From Ford: Richard Parry-Jones is group vice president - Global Product Development, and Chief Technical Officer of Ford Motor Company. In this role, he oversees product development activities for all Ford Motor Company vehicles worldwide, as well as the Design, Research and Vehicle Technology functions. As Chief Technical Officer, he is responsible to the company's Board of Directors on all technical matters. Parry-Jones heads Ford's technical staff of some 30,000 engineers, scientists, designers and business professionals in North America, Europe, Latin America and the Asia-Pacific region, including the Ford, Lincoln, Jaguar, Volvo, Land Rover, and Aston Martin brands. He also is responsible for product safety and environmental initiatives.
How come Ford can't bring the new Focus here--when it is based on the same platform as the Volvo S40 and Mazda 3, which are sold here--and we are left with the old one, soldiering on until late this decade?

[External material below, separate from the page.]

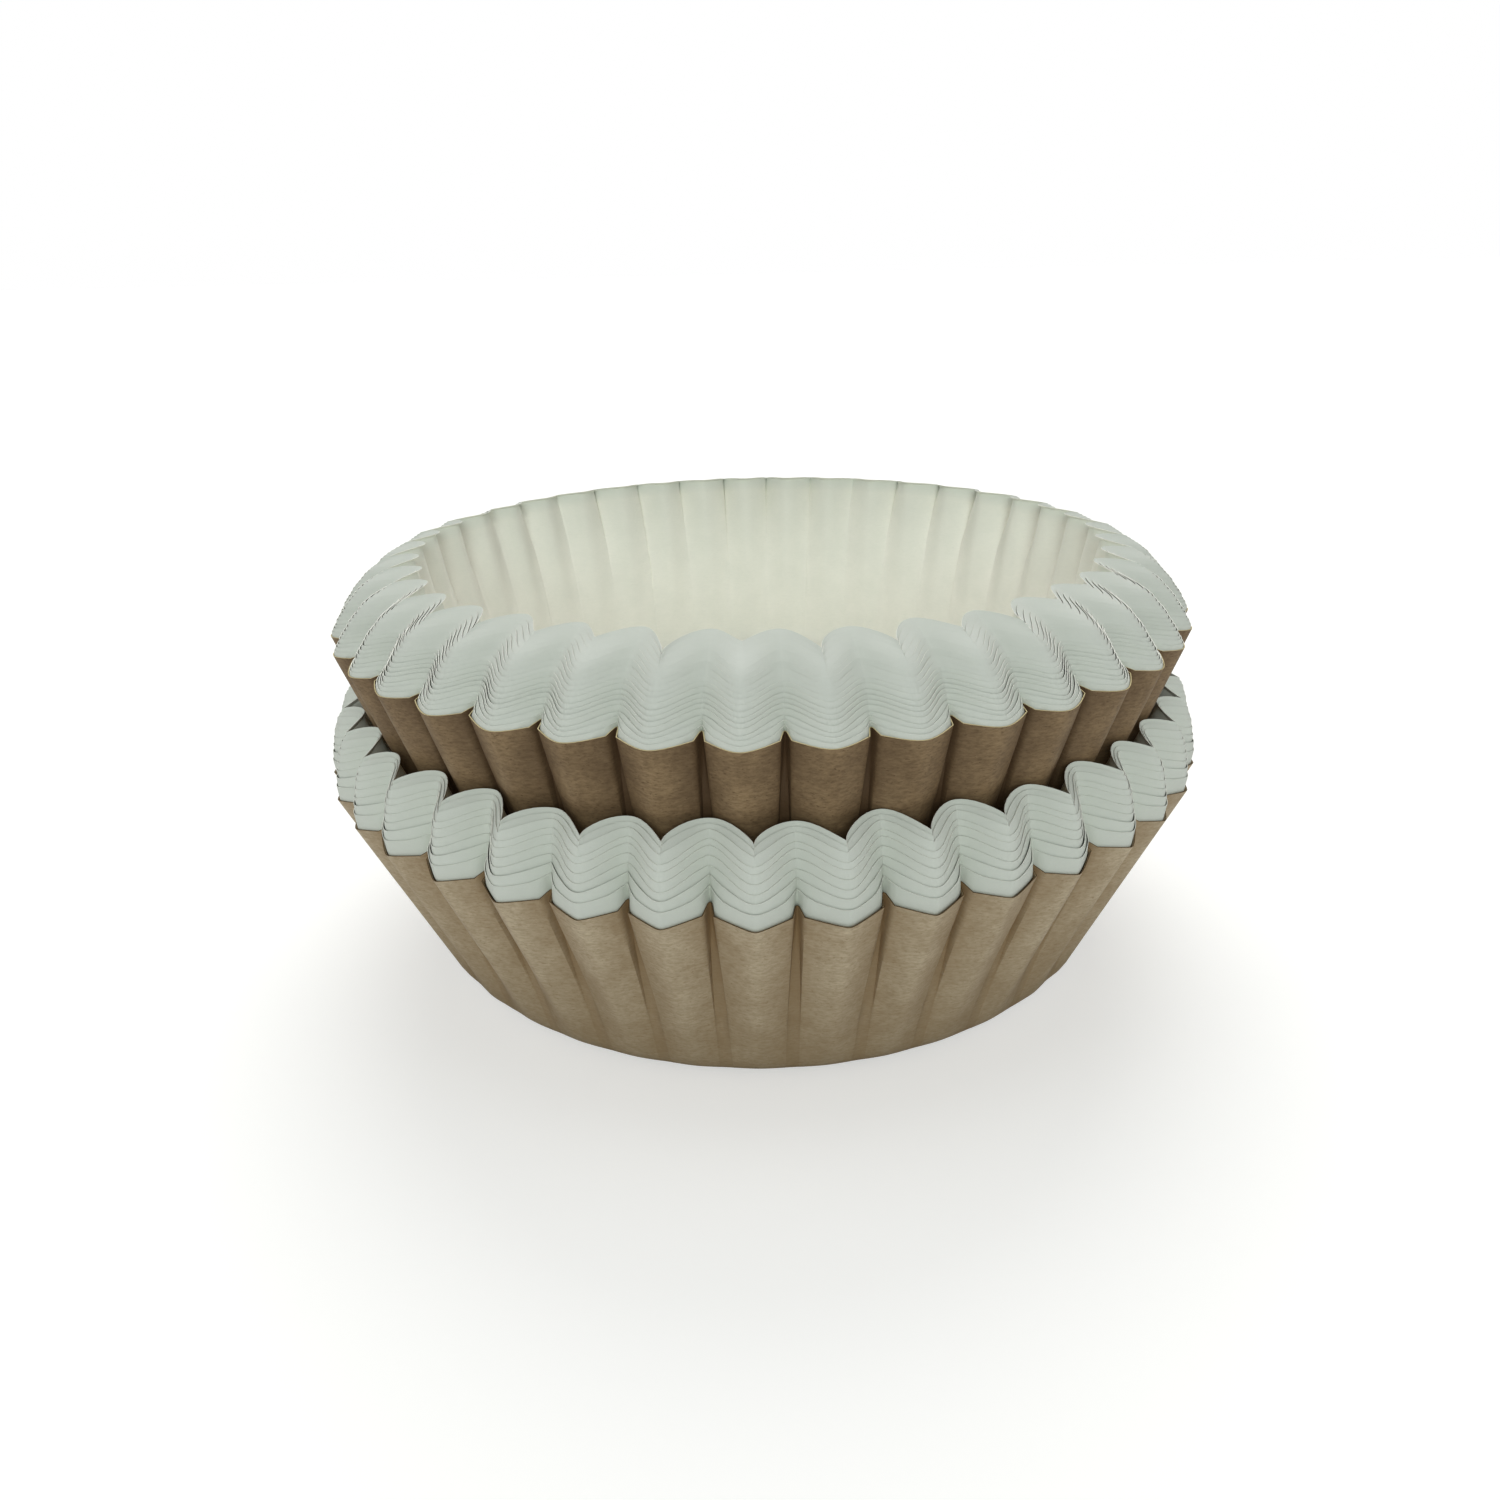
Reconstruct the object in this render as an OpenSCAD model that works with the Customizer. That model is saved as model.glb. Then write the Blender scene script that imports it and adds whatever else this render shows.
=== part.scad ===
// Stack of pleated paper baking cups in two nested bundles.
// Each bundle is one brown kraft liner with white liners nested inside it, and the upper bundle
// sits in the mouth of the lower one. Every liner is one round sheet: a flat floor and a wall
// gathered into folds that start at nothing on the floor's edge and are deepest at the cut rim.
// Outward folds are called ridges and inward folds creases. Paper doesn't stretch, so a ridge and
// a crease have the same length from the floor's edge to the rim, and the steeper creases end higher.

/* [Sheet] */
// Number of pleats gathered into every liner
pleats = 40; // [32:4:44]
// Thickness of the paper
paper = 0.1; // [0.06:0.01:0.12]
// Radius of the flat floor of a liner as it is pressed
floor_radius = 35; // [34:0.5:38]
// Length of the wall along a fold, from the floor's edge to the cut rim
wall_length = 21; // [19:0.2:24]
// Distance that the ridges of the lower kraft liner stand outside its floor's edge at the rim
flare = 8.6; // [8:0.1:10.5]
// Width of the soft bend at the floor's edge of the liner that the stack stands on
floor_bend = 0.9; // [0.4:0.1:1.5]
// Bow of the band that the rims of a bundle make, from a straight slope at 0 to a quarter round at 1
band_bow = 0.5; // [0:0.05:0.55]

/* [Lower bundle] */
// Number of white liners nested in the lower kraft liner
lower_whites = 9; // [3:1:9]
// Depth of the folds at the rims of the lower bundle, from ridge to crease
lower_fold = 2.2; // [1.8:0.1:3]
// Height of the first white floor above the kraft floor
lower_first_rise = 1.4; // [1.2:0.1:2.2]
// Mean height of each further white floor above the one outside it
lower_rise = 0.62; // [0.4:0.01:0.65]
// Radius that each further white floor loses to the one outside it
lower_floor_inset = 0.2; // [0.16:0.01:0.24]
// Mean radius that each rim loses to the one outside it
lower_rim_inset = 0.17; // [0.14:0.01:0.26]

/* [Upper bundle] */
// Number of white liners nested in the upper kraft liner
upper_whites = 18; // [3:1:18]
// Radius that the upper kraft liner's rim loses to the lower one's, because its folds are drawn in
upper_draw_in = 1.7; // [1:0.1:2.2]
// Depth of the folds at the upper kraft liner's rim, from ridge to crease
upper_fold = 2; // [1.5:0.1:2.2]
// Depth that the folds gain from each liner to the next one in, as the same paper is drawn tighter
upper_fold_gain = 0.08; // [0.04:0.01:0.09]
// Mean height of each white floor above the one outside it
upper_rise = 0.29; // [0.28:0.01:0.4]
// Radius that each white floor loses to the one outside it
upper_floor_inset = 0.21; // [0.18:0.01:0.24]
// Mean radius that each rim loses to the one outside it
upper_rim_inset = 0.29; // [0.26:0.01:0.34]
// Turn of the upper bundle about the upright axis, in degrees
upper_turn = -1; // [-3:0.5:3]
// Clear gap between the upper kraft liner's floor edge and the creases that carry it
seat_gap = 0.3; // [0.2:0.05:0.4]

/* [Hidden] */
pitch = 360 / pleats;
kraft_colour = "#8c7b5f";
white_colour = "#dde0d4";

function two_digits(n) = n < 10 ? str("0", n) : str(n);
function lower_name(n) = str("lower_white_liner_", two_digits(n));
function upper_name(n) = str("upper_white_liner_", two_digits(n));

// Height that a fold of wall_length reaches when its rim stands this far outside the floor's edge
function fold_height(run) = sqrt(pow(wall_length, 2) - pow(run, 2));

// Steps that liner n of a bundle stands up from its first one, and in from it, where a bundle is
// last steps deep: the outer rims of a bowed band climb more than a mean step and the inner ones less
function steps_up(n, last) = (1 - band_bow) * n + band_bow * last * sin(90 * n / last);
function steps_in(n, last) = (1 - band_bow) * n + band_bow * last * (1 - cos(90 * n / last));

// A liner is [floor radius, floor height, ridge radius at the rim, crease radius at the rim]
function lower_liner(n) = let (
    rim = floor_radius + flare - steps_in(n, lower_whites) * lower_rim_inset
) [
    floor_radius - max(0, n - 1) * lower_floor_inset,
    n == 0 ? 0 : lower_first_rise + steps_up(n - 1, lower_whites - 1) * lower_rise,
    rim,
    rim - lower_fold
];

function upper_liner(n) = let (
    rim = floor_radius + flare - upper_draw_in - steps_in(n, upper_whites) * upper_rim_inset
) [
    floor_radius - n * upper_floor_inset,
    seat_height + steps_up(n, upper_whites) * upper_rise,
    rim,
    rim - upper_fold - n * upper_fold_gain
];

// Thickness of the sheet measured along the radius, where the folds lie slanted to it
function sheet_run(liner) = let (
    depth = liner[2] - liner[3],
    half_pitch = liner[2] * sin(pitch / 2)
) paper * sqrt(pow(depth, 2) + pow(half_pitch, 2)) / half_pitch;

// The upper bundle rests where its floor's edge meets the creases of the innermost lower liner
carrier = lower_liner(lower_whites);
carrier_foot = carrier[0] * cos(pitch / 2) - sheet_run(carrier);
carrier_head = carrier[3] - sheet_run(carrier);
carrier_height = fold_height(carrier[3] - carrier[0]);
seat_height = carrier[1]
    + carrier_height * (floor_radius + seat_gap - carrier_foot) / (carrier_head - carrier_foot);

function at(radius, turns, height) = [
    radius * sin(turns * pitch),
    -radius * cos(turns * pitch),
    height
];
function ring(radius, height, shift = 0) = [for (k = [0:pleats - 1]) at(radius, k + shift, height)];

// Side faces between two rings that stand one above the other, seen from outside
function band(low, high) = [for (k = [0:pleats - 1]) let (
    next = (k + 1) % pleats
) [low + k, high + k, high + next, low + next]];

// Side faces of the folds between the floor's edge and the rim: each crease spreads into a flat
// gusset that is as wide as one pleat at the floor's edge
function folds(foot, ridge, crease) = [for (k = [0:pleats - 1]) let (
    next = (k + 1) % pleats
) each [
    [foot + k, ridge + k, crease + k],
    [foot + k, crease + k, foot + next],
    [foot + next, crease + k, ridge + next]
]];

function turned_over(faces) = [for (face = faces) [for (k = [len(face) - 1:-1:0]) face[k]]];

// One liner as a closed sheet: its outer skin, its inner skin, and the cut edge that joins them.
// full_edge gives the cut edge the paper's thickness all round. Without it the edge thins out
// at each crease, which halves the faces on the edge of a liner that is packed between others.
module pleated_liner(liner, bend = 0, full_edge = false) {
    floor_r = liner[0];
    floor_z = liner[1];
    run = sheet_run(liner);
    ridge_z = floor_z + fold_height(liner[2] - floor_r);
    crease_z = floor_z + fold_height(liner[3] - floor_r);
    lean = (liner[2] - floor_r) / wall_length;
    inner_floor_r = floor_r - run + paper * lean;
    bend_r = bend * lean;
    bend_z = bend * sqrt(1 - pow(lean, 2));

    outer_floor = ring(floor_r - bend, floor_z);
    outer_knee = bend > 0 ? ring(floor_r + bend_r, floor_z + bend_z) : [];
    inner_floor = ring(inner_floor_r - bend, floor_z + paper);
    inner_knee = bend > 0 ? ring(floor_r + bend_r - run, floor_z + bend_z) : [];
    outer_ridge = ring(liner[2], ridge_z);
    outer_crease = ring(liner[3], crease_z, 0.5);
    inner_ridge = ring(liner[2] - run, ridge_z);
    inner_crease = full_edge ? ring(liner[3] - run, crease_z, 0.5) : [];

    knee = len(outer_knee);
    inner_at = pleats + knee;
    ridge_at = 2 * inner_at;
    crease_at = ridge_at + pleats;
    inner_ridge_at = crease_at + pleats;
    inner_crease_at = full_edge ? inner_ridge_at + pleats : crease_at;

    outer_skin = concat(
        [[for (k = [0:pleats - 1]) k]],
        knee > 0 ? band(0, pleats) : [],
        folds(knee, ridge_at, crease_at)
    );
    inner_skin = turned_over(concat(
        [[for (k = [0:pleats - 1]) inner_at + k]],
        knee > 0 ? band(inner_at, inner_at + pleats) : [],
        folds(inner_at + knee, inner_ridge_at, inner_crease_at)
    ));
    cut_edge = [for (k = [0:pleats - 1]) let (
        next = (k + 1) % pleats,
        corner = full_edge ? [inner_crease_at + k] : []
    ) each [
        concat([ridge_at + k, inner_ridge_at + k], corner, [crease_at + k]),
        concat([crease_at + k], corner, [inner_ridge_at + next, ridge_at + next])
    ]];

    polyhedron(
        points = concat(
            outer_floor, outer_knee, inner_floor, inner_knee,
            outer_ridge, outer_crease, inner_ridge, inner_crease
        ),
        faces = concat(outer_skin, inner_skin, cut_edge),
        convexity = 8
    );
}

module lower_kraft_liner() {
    color(kraft_colour) pleated_liner(lower_liner(0), bend = floor_bend, full_edge = true);
}

module lower_white_liner(n) {
    color(white_colour) pleated_liner(lower_liner(n), full_edge = n == lower_whites);
}

module upper_kraft_liner() {
    color(kraft_colour) rotate(upper_turn) pleated_liner(upper_liner(0), full_edge = true);
}

module upper_white_liner(n) {
    color(white_colour) rotate(upper_turn) pleated_liner(upper_liner(n), full_edge = n == upper_whites);
}

lower_kraft_liner();
for (n = [1:lower_whites]) lower_white_liner(n);
upper_kraft_liner();
for (n = [1:upper_whites]) upper_white_liner(n);
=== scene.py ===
"""Looks for a stack of pleated paper baking cups in two nested bundles.

Each bundle is one kraft liner with white liners inside it, and every liner is folded here as one
thin sheet that takes its sizes from its solid in the frame."""

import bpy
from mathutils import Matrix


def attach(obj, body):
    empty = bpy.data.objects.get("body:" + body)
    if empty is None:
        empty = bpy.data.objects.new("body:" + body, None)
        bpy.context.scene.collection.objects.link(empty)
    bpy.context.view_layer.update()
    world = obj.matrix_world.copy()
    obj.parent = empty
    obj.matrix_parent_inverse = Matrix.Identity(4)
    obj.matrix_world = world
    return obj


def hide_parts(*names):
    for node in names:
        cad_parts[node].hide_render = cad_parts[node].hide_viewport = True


bl_info = {
    "name": "Stack of Cupcake Liners",
    "version": (1, 0, 0),
    "blender": (4, 5, 0),
    "location": "3D View > Sidebar > Liners",
    "description": "Folds every paper liner of the packed stack and sets the stage for it",
    "category": "Object",
}

import math
from typing import NamedTuple

import bpy
import numpy as np
from bpy.props import FloatProperty, FloatVectorProperty, IntProperty, PointerProperty
from bpy.types import Operator, Panel, PropertyGroup
from mathutils import Matrix, Vector

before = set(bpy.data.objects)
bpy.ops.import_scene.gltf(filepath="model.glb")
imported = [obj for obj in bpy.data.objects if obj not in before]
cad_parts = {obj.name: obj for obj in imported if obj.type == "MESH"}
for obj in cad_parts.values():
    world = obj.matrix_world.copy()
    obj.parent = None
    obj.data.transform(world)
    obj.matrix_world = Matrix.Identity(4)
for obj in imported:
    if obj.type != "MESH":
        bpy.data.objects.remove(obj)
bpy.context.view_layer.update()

MM = 0.001
BODY = "root"


def linear(hex_colour):
    """Turns an sRGB hex colour into the linear RGBA that Blender works in."""
    channels = [int(hex_colour[at:at + 2], 16) / 255 for at in (1, 3, 5)]
    return [c / 12.92 if c <= 0.04045 else ((c + 0.055) / 1.055) ** 2.4 for c in channels] + [1.0]


def colour_property(name, description, hex_colour):
    return FloatVectorProperty(
        name=name, description=description, subtype="COLOR", size=4, min=0, max=1,
        default=linear(hex_colour)
    )


def length_property(name, description, millimetres):
    return FloatProperty(
        name=name, description=description, subtype="DISTANCE", unit="LENGTH", precision=5,
        min=0, default=millimetres * MM
    )


def share_property(name, description, share, most=1.0):
    return FloatProperty(
        name=name, description=description, subtype="FACTOR", min=0, max=most, default=share
    )


class LinerFolds(PropertyGroup):
    """How the paper is folded, beyond what the frame's solids give."""

    sheet: length_property("Sheet", "Thickness of the white paper", 0.045)
    kraft_sheet: length_property("Kraft sheet", "Thickness of the kraft paper", 0.08)
    loose_gap: length_property(
        "Loose gap", "Gap between neighbouring rims in the outer, loose part of a band", 0.13
    )
    tight_gap: length_property(
        "Tight gap", "The same gap in the inner part, where the rims are pressed", 0.004
    )
    sag: length_property(
        "Sag", "How far a nested wall bows in between its floor and the rim that it leans on", 0.3
    )
    floor_bend: length_property("Floor bend", "Reach of the soft bend between floor and wall", 1.4)
    shoulder: share_property(
        "Shoulder", "Where the flank of a kraft fold ends at the rim, from ridge to crease", 0.88
    )
    shoulder_spread: share_property(
        "Shoulder spread", "How much nearer to the ridge the flank ends at the floor's edge", 0.1
    )
    gusset: share_property(
        "Gusset", "Half width of the flat strip in a kraft crease, at the floor's edge", 0.24
    )
    flank_depth: share_property(
        "Flank depth", "Share of a kraft fold's depth that its flanks take up", 0.5
    )
    spacing_play: share_property(
        "Spacing play", "Chance shift of a fold, as a share of a pleat", 0.035
    )
    depth_play: share_property("Depth play", "Chance change of a fold's depth", 0.14)
    wobble: length_property("Wobble", "How far the rims wander from a true circle", 0.12)
    rim_play: length_property("Rim play", "Chance height of each liner's rim", 0.07)


class LowerBundle(PropertyGroup):
    """What sets the lower bundle apart."""

    outer_depth: share_property(
        "Outer depth", "Depth of the outermost liner's folds against its solid's", 1.13, 2.0
    )
    middle_depth: share_property(
        "Middle depth", "Depth of the middle liner's folds against its solid's", 1.12, 2.0
    )
    inner_depth: share_property(
        "Inner depth", "Depth of the innermost liner's folds against its solid's", 1.1, 2.0
    )
    ridge_round: share_property(
        "Ridge rounding", "How softly the kraft is bent outwards at the rim", 0.12
    )
    kraft_gap: length_property(
        "Kraft gap", "Gap between the kraft rim and the first white one", 0.2
    )
    looseness: share_property("Looseness", "How much of the loose gap the outer rims have", 1.0)
    loose_to: share_property("Loose to", "How far into the band the rims stand loose", 0.6)
    pinched_to: share_property(
        "Pinched to", "How far into the band the kraft's tucks pinch the folds", 0.4
    )
    lobed_from: share_property("Lobed from", "How far into the band the lobes begin", 0.62)
    filled: share_property(
        "Filled folds", "How far chance folds of the innermost liner are filled", 0.08
    )
    seed: IntProperty(name="Seed", description="Picks the chance shifts of the folds", default=7)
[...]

"The simple answer is customers in the U.S. won't pay the same money. It's actually driven by a combination of the CAF laws and the low price of fuel in North America. These two things set up a disconnect between what customers want and what companies are required to provide. And we don't have that problem in Europe where fuel is expensive and where there are lots of incentives for customers to buy small, fuel-efficient cars. In Europe, people are actually moving from C/D-class cars to C-class cars because they offer similar amounts of safety, refinement, passenger space, and so on, but cost a lot less to run. If you look at consumer behavior in this sector [in the U.S.], most people are buying on price. We simply don't get rewarded for showing engineering excellence, whereas in Europe, we have to invest more simply to keep up. And Mazda doesn't need to sell a disproportionate amount of 3s because their rest of their fleet is differently mixed to Ford's fleet."
But... You say this, and the Japanese seem to be able to introduce new models every four years, rather than soldiering on with old products.
"The cadence of renewal is slower here than in Europe for this segment. Another way of looking at this is that the C-segment in the US equates to the B-segment in Europe, where the cadence of renewal is longer because the margins are much smaller--so no-one can afford to renew them with the same frequency."
Mazda does seem to have a premium on price over Ford, though.
"All the Japanese brands have a premium based on their reputation for reliability. Even today that's the case in the JD Power survey, although the margins are smaller than they used to be and they are narrowing."
Talking of Japanese brands, does the Mazda 6 platform shares any similarities with the European Ford Mondeo?
"There are no significant shared modules or components between the two. The only area of commonality is the four-cylinder global Duratec. Pretty much everything else is unique."
So why did Ford go with the Japanese platform rather than the Ford architecture for the Fusion and its derivatives?
"The Mazda 6 was designed from the get-go to be a Federal product with Federal emissions, powertrains, crash regulations, etc, in mind, and so frankly it was a lower path of resistance to get the American products out of this platform. Also, if you look at the cadence of the product cycle, the 6 was the most up-to-date, freshest platform. It makes sense not to come in halfway through the product cycle."
When you look at the C1 platform, which underpins the Mazda 3, Volvo S40, and new Focus, do you see the 6 as the basis of both Ford of North America and Ford of Europe products?
"Not in this cycle. I am sure we will work out a way of that happening but at the moment the cycles are out of cadence. And it is just too expensive to write off half a product cycle's worth of development. So at the moment, we have collaboration going on between Ford in North America and Mazda in the C/D-segment, and between Volvo and Land Rover and Ford in Europe in the C/D segment, largely driven by timing. There are another couple of factors, though, besides timing. The more partners you have in a program, the more time consuming the process is. We believe this is a skill you have to master over time, rather than jump into and try to figure out after the fact. There are a number of things that slow collaboration down; the number of different time zones; the number of different languages, which increases the risk of miscommunication; the number of processes and methods and tools you have, which makes it more difficult to synchronize events; and the number of different IT platforms, such as parts numbering systems, release systems, CAD systems. The more of these you have, the more time consuming and error-prone swapping information becomes. The way we overcome that is that we have backroom services, such as people sitting down translating. It is hard to scale that to the entire enterprise, so we are working on converging on those systems-then three or more partners becomes more doable. One has to be a bit of a pragmatist here: it is easy to be seduced by the elegance of perfection, but let not perfection be the enemy of the good."